One issue with the REST hypertext model is its view on managing state. REST constrains that state reside on the client, However the real web works precisely backwards to this: all interesting state is kept on the server, as sessions.

That second sentence is incorrect. Even cookie based Web apps still keep most application state on the client. If they didn’t, you wouldn’t be downloading web pages. The only architectural style I know of that keeps all state server-side is the Remote Session style, ala VNC.

And when exprienced enterprise practitioners like Martin Fowler say that state belongs on the server, it makes you wonder whether REST has anything to offer here.

I’d have to see a reference.

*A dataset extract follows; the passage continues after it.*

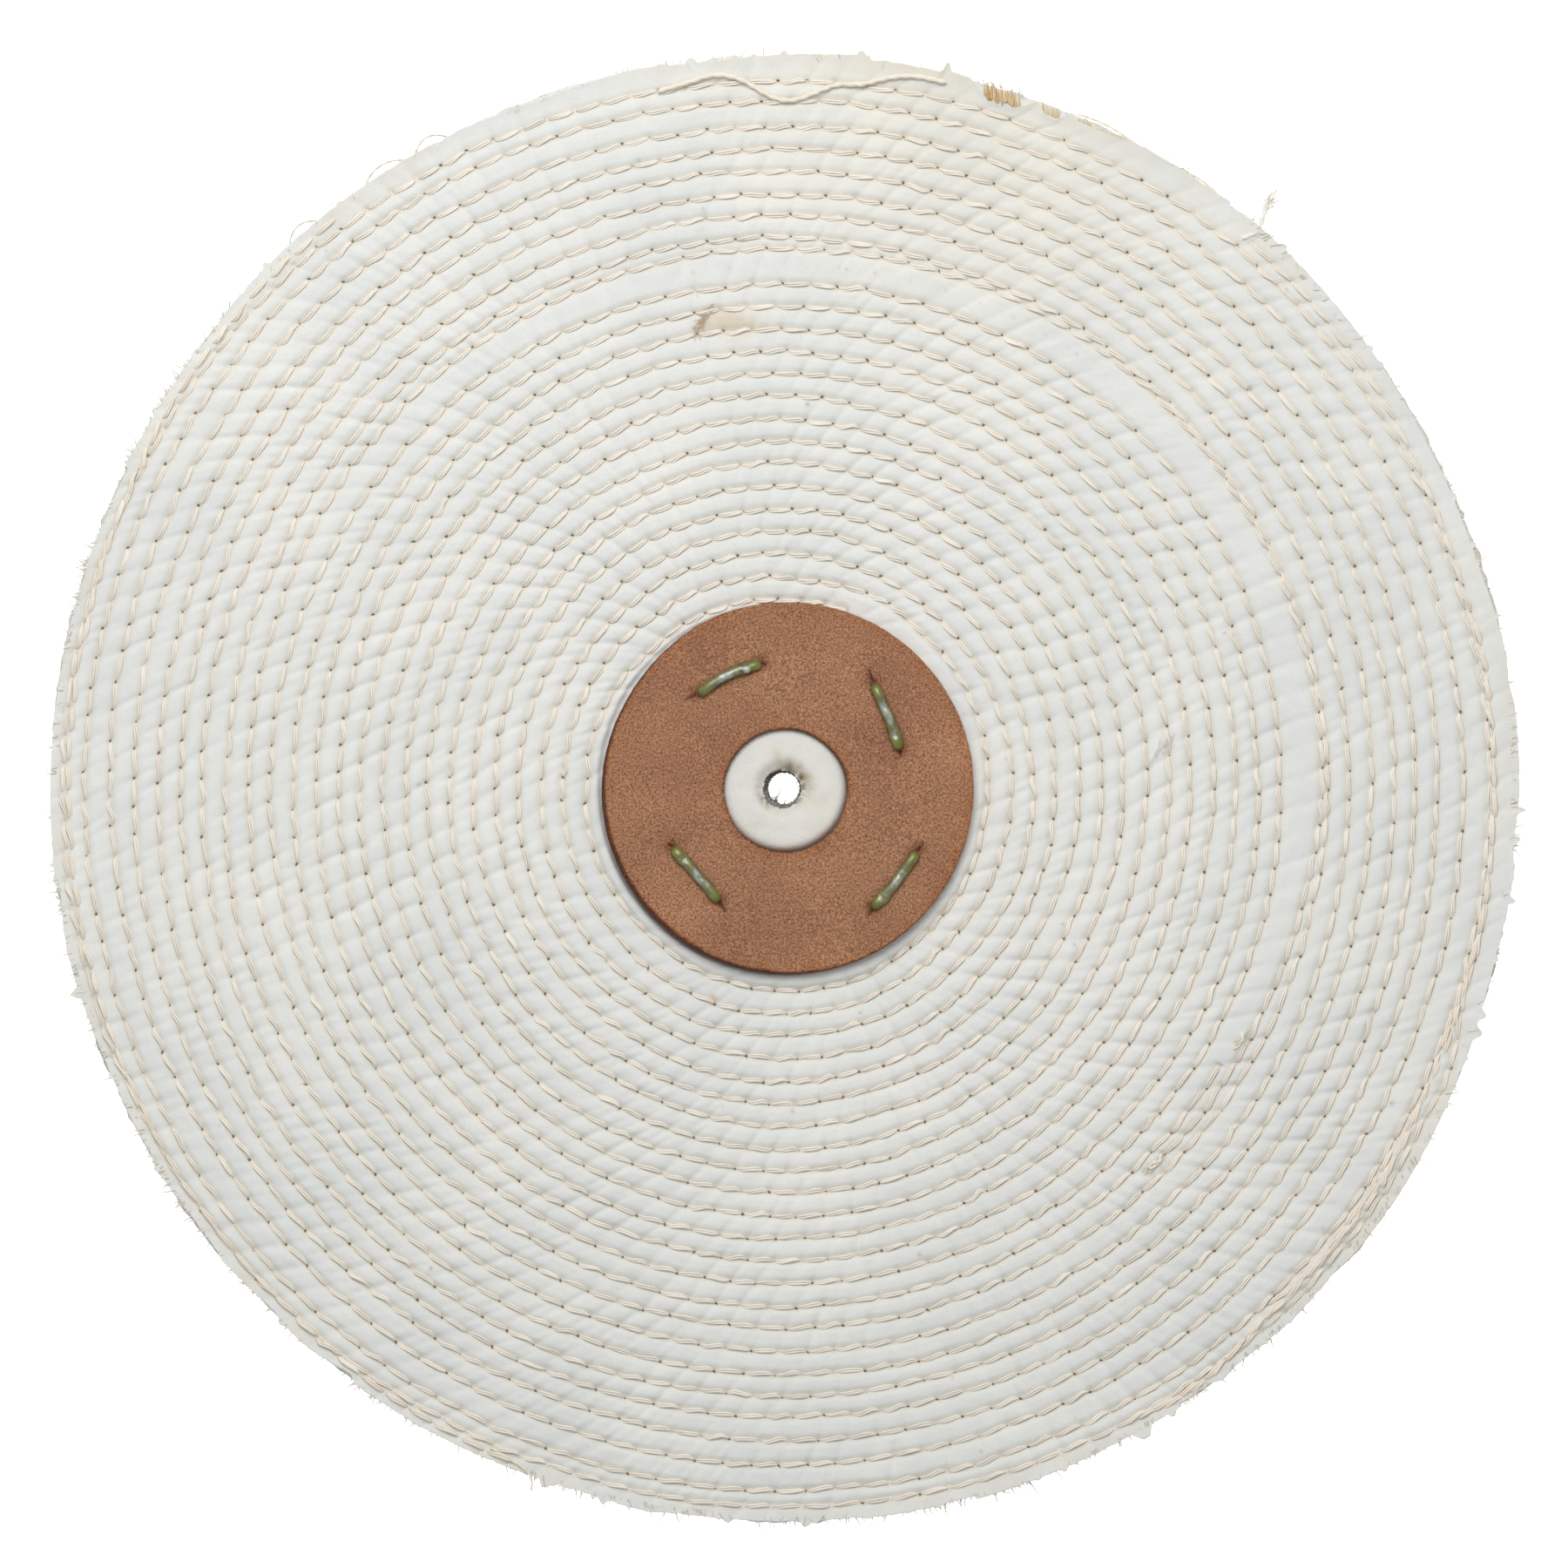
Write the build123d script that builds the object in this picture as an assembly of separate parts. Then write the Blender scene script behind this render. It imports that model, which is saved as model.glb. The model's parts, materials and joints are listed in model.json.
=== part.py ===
from build123d import *
import math
import os

# A spiral-sewn cotton buffing wheel, lying flat. The bore runs along Z and the origin is at the
# bore's centre, half way through the cloth. The front face looks along +Z. Sizes are millimetres.

# Cloth
WHEEL_RADIUS = 101.5  # 8 in wheel
PLY_COUNT = 40
PLY_THICKNESS = 0.30
TRIM_SPREAD = 0.6  # how much shorter than the outer plies an inner ply may be cut
TRIM_WAVES = 16  # how often the trim comes round from the front ply to the back ply
BORE_RADIUS = 3.0
FACE_Z = PLY_COUNT * PLY_THICKNESS / 2

# Leather centre washers
LEATHER_RADIUS = 25.7
LEATHER_HOLE_RADIUS = 8.5
LEATHER_THICKNESS = 2.8
LEATHER_EDGE_ROUND = 0.5

# Wire staples: centre and direction of each crown, seen from the front
WIRE_RADIUS = 0.65
CROWN_LENGTH = 9.8
WIRE_BEND = 1.0
WIRE_SUNK = 0.45  # how deep the crown and the clinched legs press into the leather
LEG_TIP_GAP = 1.4
WIRE_CLEARANCE = 0.03
STAPLES = {
    "staple_top_left": {"centre": (-7.5, 15.2), "turn": 26},
    "staple_top_right": {"centre": (14.2, 9.9), "turn": 111},
    "staple_bottom_left": {"centre": (-12.1, -11.9), "turn": 131},
    "staple_bottom_right": {"centre": (15.3, -12.7), "turn": 52},
}

# Stitching: two spirals of lockstitch, each a needle thread in front and a bobbin thread behind
THREAD_RADIUS = 0.35
THREAD_CROWN = 0.4  # the width of the bead's flat top
THREAD_HEIGHT = 0.35
ROW_PITCH = 3.13
INNER_START_RADIUS = 26.43
INNER_START_SIDE = -1  # it starts on the -X side
INNER_TURNS = 14.5
OUTER_START_RADIUS = 73.04
OUTER_START_SIDE = -1  # it starts on the -X side
OUTER_TURNS = 8.25

# The loose end of sewing thread that lies across the stitches near the rim
LOOSE_RADIUS = 0.33
LOOSE_Z = FACE_Z + THREAD_HEIGHT + LOOSE_RADIUS
LOOSE_ROUTE = [
    (-17.4, 96.2),
    (-13.5, 97.3),
    (-9.5, 98.7),
    (-5.8, 97.9),
    (-3.4, 96.3),
    (-0.8, 95.0),
    (1.6, 94.9),
    (4.7, 96.2),
    (7.5, 97.3),
    (10.5, 97.0),
    (14.6, 98.2),
    (18.6, 98.4),
    (22.4, 97.4),
]
ARC_SHARE = 0.45  # how much of the shorter run an arc takes up at each corner

FULL_TURN = 360
HALF_TURN = 180
FRONT = 1
BACK = -1


def leg_places():
    """Where the eight staple legs go through the cloth."""
    reach = CROWN_LENGTH / 2 - WIRE_RADIUS
    places = []
    for staple in STAPLES.values():
        x, y = staple["centre"]
        along = math.radians(staple["turn"])
        for side in (-1, 1):
            places.append((x + side * reach * math.cos(along), y + side * reach * math.sin(along)))
    return places


def ply_radius(index):
    """The front and back plies are cut full size, and those between a little short and uneven."""
    short = abs(math.sin(math.pi * TRIM_WAVES * index / (PLY_COUNT - 1)))
    return WHEEL_RADIUS - TRIM_SPREAD * short


def cloth_ply(index):
    """One round ply of cloth with its spindle hole and the holes of the staple legs."""
    outline = Circle(ply_radius(index)) - Circle(BORE_RADIUS)
    for x, y in leg_places():
        outline -= Pos(x, y) * Circle(WIRE_RADIUS + WIRE_CLEARANCE)
    top = FACE_Z - index * PLY_THICKNESS
    return extrude(Pos(0, 0, top - PLY_THICKNESS) * outline, amount=PLY_THICKNESS)


def staple_wire(staple, radius):
    """A wire staple: its crown in front, two legs through the stack, and the tips bent in behind."""
    reach = CROWN_LENGTH / 2 - WIRE_RADIUS
    high = FACE_Z + LEATHER_THICKNESS + WIRE_RADIUS - WIRE_SUNK
    path = FilletPolyline(
        (-LEG_TIP_GAP / 2, 0, -high),
        (-reach, 0, -high),
        (-reach, 0, high),
        (reach, 0, high),
        (reach, 0, -high),
        (LEG_TIP_GAP / 2, 0, -high),
        radius=WIRE_BEND,
    )
    section = Plane(origin=path @ 0, z_dir=path % 0) * Circle(radius)
    x, y = staple["centre"]
    return Pos(x, y) * Rot(0, 0, staple["turn"]) * sweep(section, path=path)


def leather_washer(side):
    """A thick leather ring, FRONT or BACK, rounded at its outer edge and pressed in by the wire."""
    blank = extrude(Circle(LEATHER_RADIUS) - Circle(LEATHER_HOLE_RADIUS), amount=side * LEATHER_THICKNESS)
    outer_face_edges = blank.edges().group_by(Axis.Z)[-1 if side > 0 else 0]
    rim = outer_face_edges.sort_by(SortBy.LENGTH)[-1]
    washer = Pos(0, 0, side * FACE_Z) * fillet(rim, LEATHER_EDGE_ROUND)
    for staple in STAPLES.values():
        washer -= staple_wire(staple, WIRE_RADIUS + WIRE_CLEARANCE)
    return washer


def stitch_spiral(start_radius, start_side, turns):
    """The needle thread: half-turn arcs from two centres, so each turn lies one row further out."""
    left = turns * FULL_TURN
    side = start_side
    radius = start_radius
    arcs = []
    while left > 0:
        centre = (-side * ROW_PITCH / 4, 0, FACE_Z)
        start_angle = 0 if side > 0 else HALF_TURN
        arcs.append(CenterArc(centre, radius + ROW_PITCH / 4, start_angle, min(HALF_TURN, left)))
        left -= HALF_TURN
        side = -side
        radius += ROW_PITCH / 2
    x = start_side * start_radius
    bead = Polyline(
        (x - THREAD_RADIUS, FACE_Z),
        (x - THREAD_CROWN / 2, FACE_Z + THREAD_HEIGHT),
        (x + THREAD_CROWN / 2, FACE_Z + THREAD_HEIGHT),
        (x + THREAD_RADIUS, FACE_Z),
        close=True,
    )
    return sweep(Plane.XZ * make_face(bead), path=Wire(arcs))


def loose_thread():
    """The loose thread end, a round tube of straight runs joined by tangent arcs."""
    points = [Vector(x, y, LOOSE_Z) for x, y in LOOSE_ROUTE]
    radii = []
    for before, corner, after in zip(points, points[1:], points[2:]):
        turn = math.radians((corner - before).get_angle(after - corner))
        run = min((corner - before).length, (after - corner).length)
        radii.append(ARC_SHARE * run / math.tan(turn / 2))
    print("loose thread arc radii, mm:", [round(radius, 1) for radius in radii])
    path = FilletPolyline(*points, radius=radii)
    section = Plane(origin=path @ 0, z_dir=path % 0) * Circle(LOOSE_RADIUS)
    tube = sweep(section, path=path)
    print("loose thread length, mm:", round(path.length, 1))
    print("volume over section times length:", tube.volume / (section.area * path.length))
    return tube


def build_parts():
    """Every node of the wheel by name."""
    parts = {}
    for index in range(PLY_COUNT):
        parts[f"cloth_ply_{index + 1:02d}"] = cloth_ply(index)
    parts["leather_washer_front"] = leather_washer(FRONT)
    parts["leather_washer_back"] = leather_washer(BACK)
    for name, staple in STAPLES.items():
        parts[name] = staple_wire(staple, WIRE_RADIUS)
    inner = stitch_spiral(INNER_START_RADIUS, INNER_START_SIDE, INNER_TURNS)
    outer = stitch_spiral(OUTER_START_RADIUS, OUTER_START_SIDE, OUTER_TURNS)
    parts["needle_thread_inner"] = inner
    parts["needle_thread_outer"] = outer
    parts["bobbin_thread_inner"] = mirror(inner, about=Plane.XY)
    parts["bobbin_thread_outer"] = mirror(outer, about=Plane.XY)
    parts["loose_thread"] = loose_thread()
    return parts


os.makedirs("parts", exist_ok=True)
for node, part in build_parts().items():
    export_step(part, f"parts/{node}.step")
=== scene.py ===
import json
import math

import bmesh
import bpy
import numpy as np
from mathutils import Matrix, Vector


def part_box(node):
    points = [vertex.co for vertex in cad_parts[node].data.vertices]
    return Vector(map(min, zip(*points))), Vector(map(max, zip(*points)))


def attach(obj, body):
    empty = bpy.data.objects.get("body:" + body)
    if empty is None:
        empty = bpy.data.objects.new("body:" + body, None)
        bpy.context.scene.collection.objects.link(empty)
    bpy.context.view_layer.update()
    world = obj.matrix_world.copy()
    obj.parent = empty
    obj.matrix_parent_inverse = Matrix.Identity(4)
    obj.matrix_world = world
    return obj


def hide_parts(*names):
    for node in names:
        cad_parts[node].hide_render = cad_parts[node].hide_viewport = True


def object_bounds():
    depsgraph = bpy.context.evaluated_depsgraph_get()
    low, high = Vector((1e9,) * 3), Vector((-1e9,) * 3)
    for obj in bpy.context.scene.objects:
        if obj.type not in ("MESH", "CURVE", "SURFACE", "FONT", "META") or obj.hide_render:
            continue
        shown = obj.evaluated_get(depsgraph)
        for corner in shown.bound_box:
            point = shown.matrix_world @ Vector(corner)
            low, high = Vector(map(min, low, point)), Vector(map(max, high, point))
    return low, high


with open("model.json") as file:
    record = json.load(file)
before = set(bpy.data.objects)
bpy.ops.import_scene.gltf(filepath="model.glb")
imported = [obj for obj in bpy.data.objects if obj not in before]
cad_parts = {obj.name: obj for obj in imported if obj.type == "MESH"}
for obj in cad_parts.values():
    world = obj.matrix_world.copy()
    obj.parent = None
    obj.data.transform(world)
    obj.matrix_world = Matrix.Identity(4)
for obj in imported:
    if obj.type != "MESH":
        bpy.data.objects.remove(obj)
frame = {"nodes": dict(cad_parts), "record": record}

# A spiral-sewn cotton buffing wheel, face up. Lengths are metres; MM turns millimetres into metres.
MM = 0.001
CAD_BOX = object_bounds()
SEED = 389

# Places taken from the frame
PLIES = sorted(name for name in frame["nodes"] if name.startswith("cloth_ply_"))
FRONT_LOW, FRONT_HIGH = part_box(PLIES[0])
FACE_Z = FRONT_HIGH.z
WHEEL_RADIUS = FRONT_HIGH.x
PLY_THICKNESS = FRONT_HIGH.z - FRONT_LOW.z
MOUNTS = {mount["name"]: mount for mount in frame["record"]["mounts"]}
BORE_RADIUS = MOUNTS["bore"]["dims"]["r_mm"] * MM
LEATHER_HOLE = MOUNTS["washer_recess_front"]["dims"]["r_mm"] * MM
LEATHER_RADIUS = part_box("leather_washer_front")[1].x


# ---------------------------------------------------------------- noise and mesh helpers

def wave_noise(angle, waves, seed, size=1.0):
    """A smooth periodic noise round the wheel: a sum of sines whose counts are whole numbers."""
    random = np.random.default_rng(seed)
    total = np.zeros_like(angle)
    for count in waves:
        phase = random.uniform(0, 2 * math.pi)
        total += random.uniform(0.5, 1.0) * np.sin(count * angle + phase)
    return size * total / math.sqrt(len(waves))


def polar(radius, angle, z):
    """Points from a radius, an angle and a height, each a number or an array."""
    return np.stack(np.broadcast_arrays(radius * np.cos(angle), radius * np.sin(angle), z), axis=-1)


def whole_turn(columns):
    """The angles of columns spread evenly round the wheel."""
    return np.arange(columns) * 2 * math.pi / columns


def bell(value, width):
    """1 where the value is 0, fading to nothing some widths away."""
    return np.exp(-(value / width) ** 2)


def towards(angle, degrees):
    """1 on the side of the wheel at the given degrees, falling to 0 on the far side."""
    return 0.5 + 0.5 * np.cos(angle - math.radians(degrees))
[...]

I’d be very surprised if Martin said this in the way you’re implying he meant.

Then Jorgen writes;

[…] my hunch is that REST can’t provide a clean solution to the general category of “conversation” style applications (involving server-controlled request state transitions) which is the more usual meaning of the concept of “session state”.

I’m a fuzzy on what Jorgen means by “server-controlled request state transitions”, but I know that REST can handle what’s commonly called “session state” quite well. Moreover, even HTTP can handle it, without any extensions or use of cookies. All that’s needed is a client side implementation which manages state better. For example, rather than implementing “shopping carts” as a server-side container resource for shopping items, implement it as a generic client-side container, where the shopping/checking behaviour is a result of POSTing a representation of that client-side container to a checkout processor on the server. This generic client-side container would be useful for holding any application state, and therefore anything you’d want to do as a session.

There’s all kinds of pros and cons to this of course, as there is with any solution developed within the bounds of any architectural style, but REST can do it without batting an eyelash.